Archiwum aktualności

Archiwalne wydanie tygodniowe: 02.09-08.09.2013 r.

• Miała być organem opiniodawczym dla "dorosłej” Rady Miejskiej. Nie jest, bo za mało osób przychodziło na obrady i nie była w stanie podjąć jakiejkolwiek uchwały. Młodzieżówka PiS twierdzi, że to efekt nieodpowiedniej formuły rady. Prezydent miasta ma podobną opinię.
- Podjęto zaledwie dwie, trzy uchwały. Nie można było więcej, bo w obradach nie uczestniczyła odpowiednia ilość osób – twierdzi Maciej Kamiński, przewodniczący Forum Młodych PiS. Dwa lata temu przemyska młodzieżówka Prawa i Sprawiedliwości oraz inne organizacje zaproponowały powołanie Młodzieżowej Rady Miejskiej. Miała opiniować "dorosłym” radnym projekty uchwał dotyczące młodzieży. Inicjatorzy zebrali kilkaset podpisów i projekt przekazali prezydentowi miasta.

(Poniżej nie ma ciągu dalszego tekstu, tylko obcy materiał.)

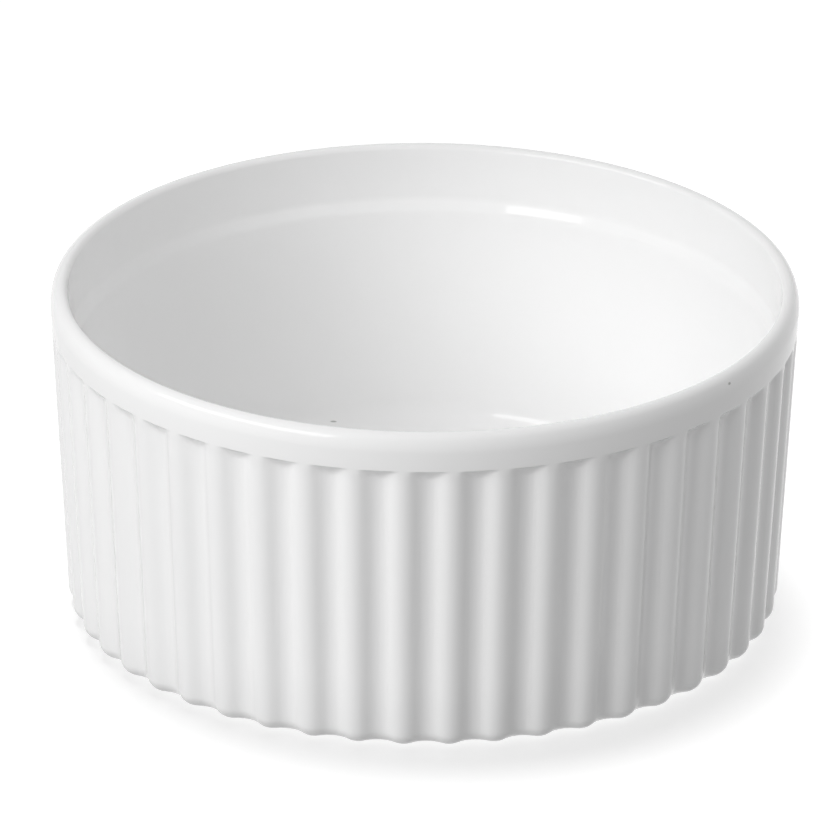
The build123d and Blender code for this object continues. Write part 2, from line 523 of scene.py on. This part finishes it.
class RAMEKIN_OT_glaze_coat(bpy.types.Operator):
    """Make the glaze over the inside, the lip and the fluted wall"""

    bl_idname = "ramekin.glaze_coat"
    bl_label = "Glaze Coat"

    def execute(self, context):
        dish, flutes = context.scene.ramekin_dish, context.scene.ramekin_flutes
        top = coat_high.z
        foot = coat_low.z
        shape = FluteShape(dish, flutes, top, foot)
        pitch = 2 * math.pi / flutes.count
        edge_start = shape.flute_top - HOOD_EDGE_HEIGHT
        band_start = shape.flute_top + flutes.edge_softness
        foot_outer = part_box("foot_recess_glaze")[1].x + dish.foot_width
        mesh = bmesh.new()
        # Base edge and fluted wall, up to where the ribs start to swell
        draw_section(
            mesh,
            [
                Corner(foot_outer, foot, 0),
                Corner(dish.wall_radius_at_foot, foot, flutes.base_edge_radius),
                Corner(shape.crest_radius(shape.wall_top), shape.wall_top, 0),
            ],
            LONG_ROW,
        )
        turn_section(mesh, pitch)
        # Flute ends, with finer rows from the hood's edge to the start of the plain band
        draw_section(
            mesh,
            [
                Corner(shape.crest_radius(shape.wall_top), shape.wall_top, 0),
                Corner(shape.crest_radius(edge_start), edge_start, 0),
            ],
            BLEND_ROW,
        )
        turn_section(mesh, pitch)
        draw_section(
            mesh,
            [
                Corner(shape.crest_radius(edge_start), edge_start, 0),
                Corner(shape.crest_radius(band_start), band_start, 0),
            ],
            HOOD_EDGE_ROW,
        )
        turn_section(mesh, pitch)
        # Press the flutes in, but for the bottom edge, which stays round against the foot ring
        for vert in mesh.verts:
            if math.hypot(vert.co.x, vert.co.y) > foot_outer + MERGE_DISTANCE:
                shape.press(vert)
        for face in mesh.faces:
            face.material_index = FLUTE_SLOT
        # Band, lip, collar, ledge, inside wall and floor
        collar_top = dish.lip_radius - dish.lip_thickness
        collar_foot = collar_top - dish.collar_taper
        ledge_top = top - dish.collar_height
        ledge_foot = collar_foot - dish.ledge_width
        floor_radius = dish.wall_radius_at_foot - dish.wall_thickness_at_foot
        draw_section(
            mesh,
            [
                Corner(shape.crest_radius(band_start), band_start, 0),
                Corner(dish.lip_radius, top - dish.shoulder_drop, dish.shoulder_rounding),
                Corner(dish.lip_radius - dish.shoulder_width, top, dish.crown_rounding),
                Corner(collar_top, top, dish.lip_inner_rounding),
                Corner(collar_foot, ledge_top, dish.ledge_rounding),
                Corner(ledge_foot, ledge_top - dish.ledge_drop, dish.ledge_rounding),
                Corner(floor_radius, dish.floor_height, dish.floor_rounding),
                Corner(0, dish.floor_height, 0),
            ],
            LONG_ROW,
        )
        turn_section(mesh, pitch)
        repeat_round(mesh, flutes.count)
        finish_skin(mesh, dish.glaze_thickness)
        smooth = material_named("white_porcelain_glaze_dipped_and_fired", white_glaze)
        fluted = material_named("white_porcelain_glaze_over_moulded_flutes", flute_glaze)
        add_piece("glaze_over_dish", mesh, [smooth, fluted], "glaze_coat")
        return {"FINISHED"}


class RAMEKIN_OT_foot_recess_glaze(bpy.types.Operator):
    """Make the patch of glaze inside the foot ring"""

    bl_idname = "ramekin.foot_recess_glaze"
    bl_label = "Foot Recess Glaze"

    def execute(self, context):
        dish = context.scene.ramekin_dish
        low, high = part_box("foot_recess_glaze")
        rim = high.x - dish.glaze_thickness
        mesh = bmesh.new()
        draw_section(
            mesh,
            [
                Corner(0, dish.recess_height, 0),
                Corner(rim, dish.recess_height, dish.recess_rounding),
                Corner(rim, low.z, 0),
            ],
            LONG_ROW,
        )
        turn_section(mesh, 2 * math.pi / RECESS_PITCHES)
        repeat_round(mesh, RECESS_PITCHES)
        finish_skin(mesh, dish.glaze_thickness)
        glaze = material_named("white_porcelain_glaze_dipped_and_fired", white_glaze)
        add_piece("glaze_in_foot_recess", mesh, [glaze], "foot_recess_glaze")
        return {"FINISHED"}


class RAMEKIN_OT_clay_body(bpy.types.Operator):
    """Give the imported clay body its bare fired finish, which shows on the foot ring"""

    bl_idname = "ramekin.clay_body"
    bl_label = "Clay Body"

    def execute(self, context):
        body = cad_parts["porcelain_body"]
        clay = material_named("bare_porcelain_clay_sponged_and_fired", bare_clay)
        body.data.materials.clear()
        body.data.materials.append(clay)
        return {"FINISHED"}


# The camera looks this far to the right of and above the middle of the dish's base, and is rolled by a third
# of a degree, in radians
AIM_RIGHT = -1.47 * MM
AIM_UP = 31.8 * MM
CAMERA_ROLL = 0.0061
# The camera and the lamps are turned this far round the dish, which places its ribs in the view
CAMERA_TURN = math.radians(3.05)
# Focal length and sensor width in millimetres, as cameras take them, and how far the camera sees in metres
LENS = 347.0
SENSOR = 36.0
CLIP_END = 100.0

# Lamps that face the dish. Each has its azimuth from the camera, positive to its right, its elevation above
# the horizon, its size in metres and its power as a share of the key's. The key softbox, long and low, shows
# in the glaze as a streak on each ledge and corner; the panels only brighten the dish.
Lamp = namedtuple("Lamp", "name azimuth elevation width height power_share shows")
LAMP_DISTANCE = 0.9
DISH_LAMPS = (
    Lamp("key_softbox", math.radians(-57), math.radians(28), 0.92, 0.28, 1.0, True),
    Lamp("left_panel", math.radians(-43.5), math.radians(39.5), 0.75, 0.9, 1.76, False),
    Lamp("front_panel", math.radians(-3), math.radians(45), 0.34, 0.48, 0.5, False),
    Lamp("right_panel", math.radians(116), math.radians(30), 0.95, 1.04, 1.48, False),
    Lamp("panel_behind", math.radians(188), math.radians(42), 1.6, 0.8, 0.84, False),
)
# The floor has a sun of its own, high behind the dish, whose soft shadow falls forward and to the right
FLOOR_SUN_AZIMUTH = math.radians(198)
FLOOR_SUN_ELEVATION = math.radians(81)
FLOOR_SUN_ANGLE = math.radians(16)
# Half the floor's side, in metres
FLOOR_HALF = 4.0
# The floor lies this far below the foot ring, so that the two don't share a plane
FLOOR_DROP = 0.05 * MM
# Light of the room and the floor
WHITE = (1.0, 1.0, 1.0, 1.0)


def direction(azimuth, elevation):
    """Unit vector from the dish: azimuth 0 towards the camera's side, positive to its right."""
    turn = azimuth + CAMERA_TURN
    return Vector((
        math.cos(elevation) * math.sin(turn), -math.cos(elevation) * math.cos(turn), math.sin(elevation)
    ))


def add_camera(stage):
    """The camera, at the photograph's angle."""
    data = bpy.data.cameras.new("camera")
    data.lens = LENS
    data.sensor_width = SENSOR
    data.clip_end = CLIP_END
    camera = bpy.data.objects.new("camera", data)
    bpy.context.scene.collection.objects.link(camera)
    place = direction(0.0, stage.elevation) * stage.distance + Vector((0, 0, coat_low.z))
    right = direction(math.pi / 2, 0.0)
    aim = right * AIM_RIGHT + Vector((0, 0, AIM_UP))
    look = (aim - place).to_track_quat("-Z", "Y")
    roll = Matrix.Rotation(CAMERA_ROLL, 4, "Z")
    camera.matrix_world = Matrix.Translation(place) @ look.to_matrix().to_4x4() @ roll
    bpy.context.scene.camera = camera


def linked_floor(name, floor, state):
    """A collection that tells a lamp whether to include or exclude the floor."""
    collection = bpy.data.collections.new(name)
    collection.objects.link(floor)
    collection.collection_objects[0].light_linking.link_state = state
    return collection


def place_light(data, azimuth, elevation, receivers):
    """Stands a lamp round the dish, facing it, to light the receivers that it is given."""
    light = bpy.data.objects.new(data.name, data)
    light.light_linking.receiver_collection = receivers
    bpy.context.scene.collection.objects.link(light)
    middle = Vector((0, 0, coat_high.z / 2))
    place = middle + direction(azimuth, elevation) * LAMP_DISTANCE
    facing = (middle - place).to_track_quat("-Z", "Y")
    light.matrix_world = Matrix.Translation(place) @ facing.to_matrix().to_4x4()
    return light


def add_lamp(lamp, watts, receivers):
    """A rectangular lamp, seen in the glaze only if it is one that shows."""
    data = bpy.data.lights.new(lamp.name, "AREA")
    data.shape = "RECTANGLE"
    data.size = lamp.width
    data.size_y = lamp.height
    data.energy = watts
    light = place_light(data, lamp.azimuth, lamp.elevation, receivers)
    light.visible_glossy = lamp.shows


def add_floor_sun(strength, receivers):
    """The wide sun that gives the floor its soft shadow."""
    data = bpy.data.lights.new("floor_sun", "SUN")
    data.angle = FLOOR_SUN_ANGLE
    data.energy = strength
    light = place_light(data, FLOOR_SUN_AZIMUTH, FLOOR_SUN_ELEVATION, receivers)
    light.visible_glossy = False


def white_to_the_eye(tree):
    """A value of 1 for camera, glossy and transmission rays, and 0 for the rays that light the dish."""
    rays = add_node(tree, "ShaderNodeLightPath")
    seen = add_node(
        tree,
        "ShaderNodeMath",
        {"operation": "MAXIMUM"},
        links={0: (rays, "Is Camera Ray"), 1: (rays, "Is Glossy Ray")},
    )
    return add_node(
        tree,
        "ShaderNodeMath",
        {"operation": "MAXIMUM"},
        links={0: (seen, "Value"), 1: (rays, "Is Transmission Ray")},
    )


def white_room(stage):
    """A world that is white to the eye and in reflections, and lights the dish at the ambient level."""
    world = bpy.data.worlds.new("white_room")
    world.use_nodes = True
    tree = world.node_tree
    tree.nodes.clear()
    seen = white_to_the_eye(tree)
    strength = add_node(
        tree,
        "ShaderNodeMapRange",
        inputs={"To Min": stage.ambient, "To Max": 1.0},
        links={"Value": (seen, "Value")},
    )
    room = add_node(
        tree, "ShaderNodeBackground", inputs={"Color": WHITE}, links={"Strength": (strength, "Result")}
    )
    add_node(tree, "ShaderNodeOutputWorld", links={"Surface": (room, "Background")})
    bpy.context.scene.world = world


def white_sweep(stage):
    """Matte white paper: it lights the dish evenly, and is white to the camera but for the shadow."""
    material, tree = new_material("white_paper_sweep")
    eye = white_to_the_eye(tree)
    paper = add_node(tree, "ShaderNodeBsdfDiffuse", inputs={"Color": (*stage.floor_shade, 1.0)})
    glow = add_node(tree, "ShaderNodeEmission", inputs={"Color": WHITE, "Strength": stage.floor_glow})
    bounce = add_node(tree, "ShaderNodeEmission", inputs={"Color": WHITE, "Strength": stage.floor_bounce})
    seen = add_node(tree, "ShaderNodeAddShader", links={0: (paper, "BSDF"), 1: (glow, "Emission")})
    shown = add_node(
        tree,
        "ShaderNodeMixShader",
        links={0: (eye, "Value"), 1: (bounce, "Emission"), 2: (seen, "Shader")},
    )
    add_node(tree, "ShaderNodeOutputMaterial", links={"Surface": (shown, "Shader")})
    return material


class RAMEKIN_OT_stage(bpy.types.Operator):
    """Make the white floor, the lamps, the white room and the camera"""

    bl_idname = "ramekin.stage"
    bl_label = "Stage"

    def execute(self, context):
        stage = context.scene.ramekin_stage
        mesh = bmesh.new()
        # Floor
        bmesh.ops.create_grid(mesh, x_segments=1, y_segments=1, size=FLOOR_HALF)
        bmesh.ops.translate(mesh, verts=mesh.verts, vec=(0, 0, -FLOOR_DROP))
        data = bpy.data.meshes.new("floor")
        mesh.to_mesh(data)
        mesh.free()
        data.materials.append(white_sweep(stage))
        floor = bpy.data.objects.new("floor", data)
        context.scene.collection.objects.link(floor)
        # Lamps, parted between the dish and the floor, and the white room
        dish_only = linked_floor("all_but_the_floor", floor, "EXCLUDE")
        floor_only = linked_floor("only_the_floor", floor, "INCLUDE")
        for lamp in DISH_LAMPS:
            add_lamp(lamp, stage.key_watts * lamp.power_share, dish_only)
        add_floor_sun(stage.floor_sun, floor_only)
        white_room(stage)
        add_camera(stage)
        context.scene.view_settings.view_transform = "Standard"
        return {"FINISHED"}


class RAMEKIN_PT_sidebar(bpy.types.Panel):
    """Lists the ramekin's pieces, in the order that they are made, and their sizes and looks"""

    bl_idname = "RAMEKIN_PT_sidebar"
    bl_label = "Ramekin"
    bl_space_type = "VIEW_3D"
    bl_region_type = "UI"
    bl_category = "Ramekin"

    def draw(self, context):
        column = self.layout.column()
        for operator in OPERATORS:
            column.operator(operator.bl_idname)
        for name, group in GROUPS.items():
            box = self.layout.box()
            for size_or_look in group.__annotations__:
                box.prop(getattr(context.scene, name), size_or_look)


OPERATORS = (RAMEKIN_OT_stage, RAMEKIN_OT_glaze_coat, RAMEKIN_OT_foot_recess_glaze, RAMEKIN_OT_clay_body)
GROUPS = {
    "ramekin_dish": DishSizes,
    "ramekin_flutes": FluteSizes,
    "ramekin_finish": FinishLook,
    "ramekin_stage": StageLook,
}


def register():
    """Registers the sizes and looks, the operators and the panel."""
    for group in GROUPS.values():
        bpy.utils.register_class(group)
    for name, group in GROUPS.items():
        setattr(bpy.types.Scene, name, PointerProperty(type=group))
    for operator in OPERATORS:
        bpy.utils.register_class(operator)
    bpy.utils.register_class(RAMEKIN_PT_sidebar)


def unregister():
    """Takes away what register added, last first."""
    bpy.utils.unregister_class(RAMEKIN_PT_sidebar)
    for operator in reversed(OPERATORS):
        bpy.utils.unregister_class(operator)
    for name in GROUPS:
        delattr(bpy.types.Scene, name)
    for group in GROUPS.values():
        bpy.utils.unregister_class(group)


def main():
    """Makes the stage and the dish."""
    register()
    bpy.ops.ramekin.stage()
    bpy.ops.ramekin.glaze_coat()
    bpy.ops.ramekin.foot_recess_glaze()
    bpy.ops.ramekin.clay_body()


if __name__ == "__main__":
    main()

- Prezydent przedstawił swój projekt powołania MRM. Główną różnicą było to, że w prezydenckim, w gronie młodzieżowych radnych zabrakło studentów. Źle się stało, bo oni, osoby dorosłe, mieliby dobry wpływ na młodzieżową radę – mówi Maciej Kamiński, przewodniczący Forum Młodych PiS. W efekcie radnymi zostali tylko przedstawiciele gimnazjów i szkół średnich. Wybierani po jednym w wewnętrznych wyborach szkolnych lub wręcz wskazywani przez dyrekcje lub rady szkół. PiS-owska młodzieżówka wysłała w tej sprawie list do prezydenta Przemyśla Roberta Chomy. Proponuje w nim uwzględnienie studentów, jako przyszłych młodzieżowych radnych oraz wskazanie osoby koordynatora, który byłby łącznikiem pomiędzy radą młodzieżową i dorosłą.
- W miastach, gdzie takie młodzieżowe rady funkcjonują, studenci są dopuszczani do udziału w nich. To się sprawdza. Ich głos jest ważny. Mamy przecież w Przemyślu osoby studiujące politologię. One na pewno wpłynęłyby na jakość prac rady, młodszym kolegom służyłyby swoją wiedzą – twierdzi Kamiński.
- Prezydent zgadza się ze stwierdzeniem, że Młodzieżowa Rada Miejska praktycznie nie działa. Nie jest zadowolony z takiego funkcjonowania – mówi Jan Jarosz, dyr. Kancelarii Prezydenta Miasta. Pismo młodych działaczy PiS zostało skierowane do wydz. edukacji i sportu Urzędu Miejskiego z prośbą o opinię i rekomendację.
- Obecnie prezydent przychyla się do argumentu, że obecność studentów w młodzieżowej radzie byłaby korzystna. Jednak na razie czeka na rekomendację z wydz. edukacji - twierdzi Jarosz. Najbliższe "wybory” młodzieżowej rady odbędą się we wrześniu. Inicjatorzy zmian chcieliby, aby zmiany w statucie zostały do tego czasu wprowadzone.